After a bruising few months, Chancellor Olaf Scholz and senior members of his ruling coalition were relaxing at a reception in Berlin’s leafy Tiergarten park when an unprecedented rebuke from Germany’s top court dropped.
(Bloomberg) — After a bruising few months, Chancellor Olaf Scholz and senior members of his ruling coalition were relaxing at a reception in Berlin’s leafy Tiergarten park when an unprecedented rebuke from Germany’s top court dropped.

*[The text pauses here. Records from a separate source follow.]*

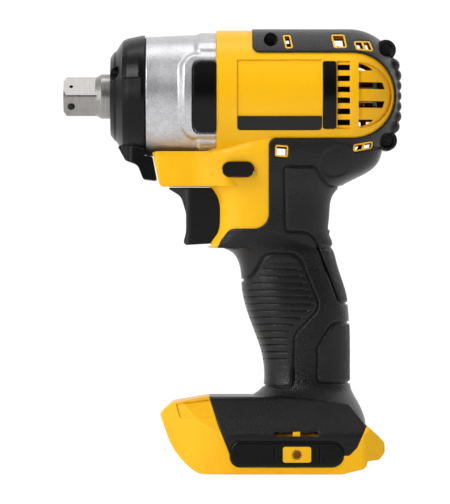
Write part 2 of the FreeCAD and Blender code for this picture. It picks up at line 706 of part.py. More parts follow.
def shell_half(skin, under, region, frames, shared):
    """Left half of the rigid shell with its ribs, seats and openings."""
    base = HEAD_R - SHELL_DROP
    lip = case_lip().common(rod(LIP_X, HEAD_FRONT_X, FLANGE_R + LIP_GAP, base))
    shell = carve(left_of_seam(body_form(SHELL_DROP, False, 0.0)), region.cut(under))
    shell = shell.fuse([skin.common(frames), left_of_seam(lip)])
    shell = shell.cut(left_of_seam(body_form(WALL, True)))
    ribs = left_of_seam(fused(inner_ribs() + screw_bosses())).common(under)
    shell = shell.fuse(ribs)
    sunk = [field.cut(left_of_seam(body_form(SHELL_DROP + VENT_SINK))) for field in vent_fields()]
    badge = prism_y(BADGE, -FAR, 0).cut(left_of_seam(body_form(BADGE_DEPTH)))
    label = label_prism().common(rod(LABEL_X[0], LABEL_X[1], base - LABEL_DEPTH, 60))
    bar = bar_prism().common(rod(BAR_X[0], BAR_X[1], base - BAR_DEPTH, 60))
    side = outside(10)
    openings = fused([window_opening(w) for w in WINDOWS]).common(outside(8))
    shell = carve(
        shell, label.common(side), bar.common(side), openings, battery_slot(), block_window(),
        bumper_prism().common(outside(BUMPER_IN)), strap_slot(), [s.common(side) for s in vent_slots() + sunk],
        badge, screw_sleeves(SLEEVE_R), *shared,
        round_case_screws(HEAD_FRONT_X - 1, EAR_END_X, LUG_EAR_R + EAR_GAP),
        rod(REAR_BEARING_X[0] - 2, REAR_BEARING_X[1], ROTOR_BEARING_R))
    raised = hook_prism().common(box(-FAR, FAR, -BUMPER_OUT, 1 - BUMPER_IN, 0, FAR))
    middle = (STRAP_SLOT[0] + STRAP_SLOT[1]) / 2
    x0, x1 = middle - STRAP_TAB / 2, middle + STRAP_TAB / 2
    tab = box(x0, x1, 1 - FOOT_HALF_W, -STRAP_SLOT_IN, STRAP_SLOT[2], STRAP_SLOT[3])
    shell = shell.fuse([raised, tab])
    hole = cross_rod(HOOK_X, HOOK_Z, HOOK_CLEAR_R, -FAR, 0)
    return shell.cut([cross_rod(HOOK_X, HOOK_Z, INSERT_R, -INSERT_OUT, 0), hole])


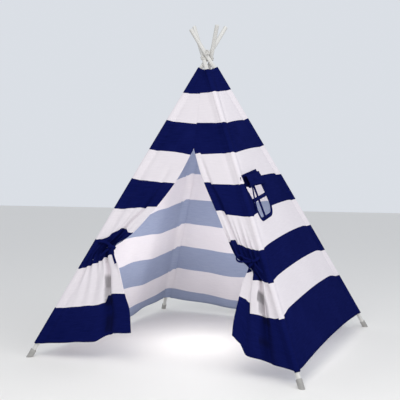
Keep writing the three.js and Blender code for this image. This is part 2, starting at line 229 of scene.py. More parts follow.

Scholz’s Social Democrats, the Greens and the Free Democrats thought they had put to bed an unseemly months-long spat over key climate legislation that laid bare fractures in the alliance and frustrated voters. At a venue in the shadow of the chancellery, they were enjoying a brief respite and preparing to regroup over the upcoming break.

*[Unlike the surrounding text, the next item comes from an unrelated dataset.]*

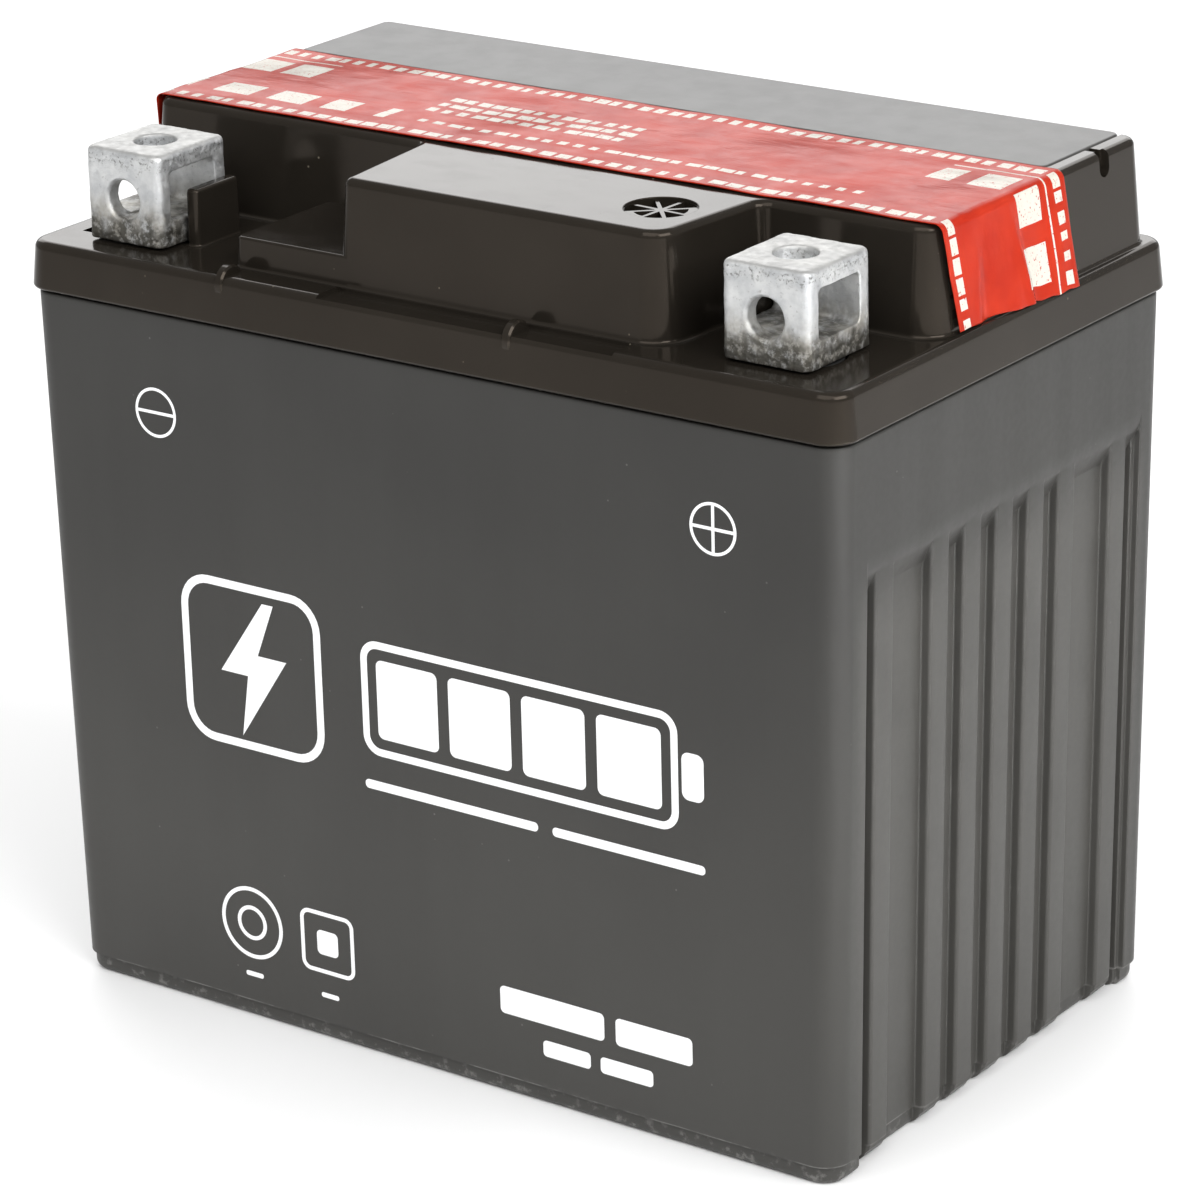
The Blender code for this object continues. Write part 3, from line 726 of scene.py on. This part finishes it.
def step_shape():
    """Low shelf whose front is flush with the block's front."""
    lean = DRAFT * (BAND_TOP - STEP_TOP) / (BAND_TOP - DECK)
    front = BLOCK_FRONT - lean - 0.01
    corners = rectangle(STEP_LEFT, BLOCK_LEFT + 5, front, BAND_FRONT + 3, 0.9)
    return raised(corners, DECK, STEP_TOP, DRAFT - lean, 0.3, 0.3, 4)


def nut_guard(side):
    """Upright beside a terminal that keeps its nut from sliding out."""
    clearance = 0.45
    inner = POST_X - HEAD_X / 2 - HEAD_INNER - clearance
    x0, x1 = sorted((side * inner, side * (inner - GUARD_THICK)))
    plan = rectangle(x0, x1, GUARD_FRONT, GUARD_BACK, 0.5)
    return raised(plan, DECK, GUARD_TOP, 0.1, 0.45, 0.3, 4)


def pip(x, radius=2.1, half=0.6, bevel=0.22):
    """Small arched web that stands on the skirt's front edge."""
    set_back, sunk = 0.2, 1.1
    ends = ((-half, bevel), (-half + bevel, 0.0), (half - bevel, 0.0), (half, bevel))
    web = loft([(along, circle(radius - inset, 0, 0, 40)) for along, inset in ends])
    for vert in web.verts:
        a, b, along = vert.co
        vert.co = (x + along, set_back - SKIRT_Y + radius + a, DECK - sunk + b)
    return web


def front_relief():
    """Cutter for the shallow step in the deck's front edge between the pips."""
    plan = rectangle(-13.0, 27.2, -38, -28, 0.3)
    low, top, flare = 91.72, 92.3, 0.12
    return loft([(low, outline(plan, 0.0, 3)), (top, outline(plan, flare, 3))])


def corner_pocket():
    """Cutter for the small pocket in the deck beside the left terminal."""
    depth = 0.7
    return box((-52.6, -28.2, DECK - depth), (-50.1, -26.3, DECK + 1))


def grille_gaps(count=8):
    """Openings between the thin arms of the star, two of them shorter than the rest."""
    gaps = []
    half_arm, long_reach, short_reach, short_gaps = 0.2, 4.0, 3.0, (0, 5)
    first = math.radians(19)
    for k in range(count):
        middle = first + 2 * math.pi * k / count
        inner = half_arm / math.sin(math.pi / count) + 0.1
        outer = short_reach if k in short_gaps else long_reach
        reach = math.pi / count - math.asin(half_arm / outer)
        angles = [middle - reach + 2 * reach * j / 6 for j in range(7)]
        points = [(VENT_X + inner * math.cos(middle), VENT_Y + inner * math.sin(middle))]
        points += [(VENT_X + outer * math.cos(a), VENT_Y + outer * math.sin(a)) for a in angles]
        gaps.append(loft([(BAND_TOP - 3, points), (ABOVE, points)]))
    return gaps


def cut_hidden_hollows(item):
    """Socket over the container's rim, wells under the foil, and the valve chamber."""
    inside = outline(rectangle(-RIM_X - GAP, RIM_X + GAP, -RIM_Y - GAP, RIM_Y + GAP, 3.0))
    cut(item, loft([(SKIRT_LOW - 2, inside), (DECK_UNDER, inside)]))
    centres = [cell_centre(i) for i in range(CELLS)]
    wells = [drilled(WELL_R, BELOW, BAND_TOP, x, WELL_Y, 0.4) for x in centres]
    cut(item, merge(wells))
    cut(item, box((-CHAMBER_X, CHAMBER_FRONT, CHAMBER_FLOOR), (CHAMBER_X, CHAMBER_BACK, ABOVE)))
    tubes = [drilled(VALVE_R, CHAMBER_FLOOR - 1, VALVE_TOP, x, VALVE_Y, 0, 32) for x in centres]
    add(item, merge(tubes))
    bores = [drilled(VALVE_BORE_R, BELOW, VALVE_TOP + 1.4, x, VALVE_Y, 0, 24) for x in centres]
    cut(item, merge(bores))


def cut_lid_seat(item):
    """Seat of the plate, open at the back and the left, with broken edges."""
    left, right, front, back = -BAND_X - 3, LID_RIGHT + GAP, LID_FRONT - GAP, BAND_BACK + 3
    corners = [(left, front, 0.2), (right, front, 1.0), (right, back, 0.2), (left, back, 0.2)]
    seat = BAND_TOP - LID_THICK - GAP
    sharp, broken = outline(corners), outline(corners, 0.18)
    cut(item, loft([(seat, sharp), (BAND_TOP - 0.15, sharp), (BAND_TOP + 0.05, broken), (ABOVE, broken)]))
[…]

But just as the sun was setting in Berlin on Wednesday, Germany’s Constitutional Court issued a bombshell preliminary ruling that upended the government’s plans to hold a parliamentary vote over a contentious heating law on Friday, the final session before the summer recess. In a split decision, judges in Karlsruhe ruled that lawmakers need to be given more time to assess the complex legislation, which would effectively ban new fossil fuel boilers from next year.
While the delay is only temporary, the embarrassing setback marks the latest sign of the government’s struggles and raises questions about the ability of Scholz’s coalition to tackle the many challenges facing Europe’s largest economy.
Read More: Europe’s Economic Engine Is Breaking Down
“It’s a notable defeat for Olaf Scholz’s coalition and pretty bad timing,” said Rachel Tausendfreund, a senior fellow at the German Marshall Fund in Berlin. “The infighting over this law, in particular, was quite public and left the government looking weaker.”
The shock slapdown from Germany’s top court gives more ammunition to critics of the government who say it’s hamstrung by arrogance and bickering. It could also further fuel voter frustration. Support for the governing parties has dwindled to a combined 39%, with all three below the Christian Democrat-led conservatives and the far-right Alternative for Germany, according to a poll published by Forsa this week.
The AfD, which questions humans’ role in climate change, has been the main beneficiary and used the ruling as a fresh opportunity to lambaste Scholz’s alliance.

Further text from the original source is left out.